Mototoshi states: one has to ask what on earth a chrysanthemum might be concerned about! As for the Right, ‘Within the space of but one night their hue’ is vague, I think, but ‘brushing away the frost and gazing’ is certainly charming—it is still lodged within my aged heart.


Round Eight
Left (T – Win; M – Tie)
冬枯にうつろひ残る白菊はうは葉に置ける霜かとぞみる
| fuyugare ni utsuroi nokoru shiragiku wa uwaba ni okeru shimo ka to zo miru | Sere in winter, Faded and lingering A white chrysanthemum as, Fallen upon its upper leaves, Frost does appear, perhaps? |
Lord Morikata
39
Right
露じもの暁置きのあさごとに移ひまさるしらぎくの花
| tsuyujimo no akatsuki oki no asa goto ni utsuroi masaru shiragiku no hana | Frosty dewdrops With the dawn fall—arising Every morning Fading fairer become The white chrysanthemum blooms. |
Lord Michitsune
40
Toshiyori states: I have the feeling that I have never heard the expression ‘sere in winter’, and I certainly have no recollection of it being in the Collection of a Myriad Leaves. The poem of the Right is smooth and extremely charming; I’m very familiar with the expression ‘dew fallen in the morning when I arise’, and here there seems to be some reason for it, doesn’t there! Still, the first poem is better.
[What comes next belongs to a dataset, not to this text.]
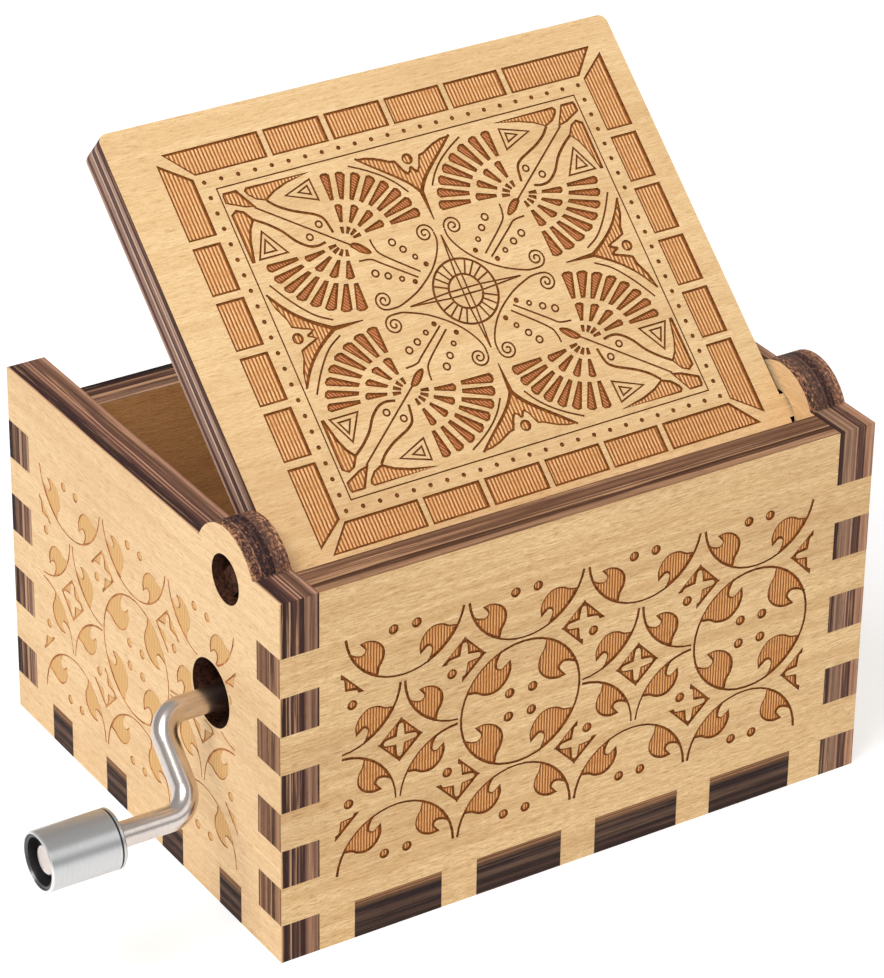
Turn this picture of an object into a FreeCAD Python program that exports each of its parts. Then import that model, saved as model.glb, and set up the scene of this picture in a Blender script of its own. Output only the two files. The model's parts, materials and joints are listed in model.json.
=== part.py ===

Mototoshi states: the expression ‘faded and lingering’ is difficult to distinguish. In addition, saying ‘Fallen upon [the flower’s] upper leaves, / Frost’ is a severe misjudgment. The poem of the Right has the tautology ‘with the dawn fall’ and then ‘every morning’. Clearly neither of these appears to win or lose, so I make this a tie.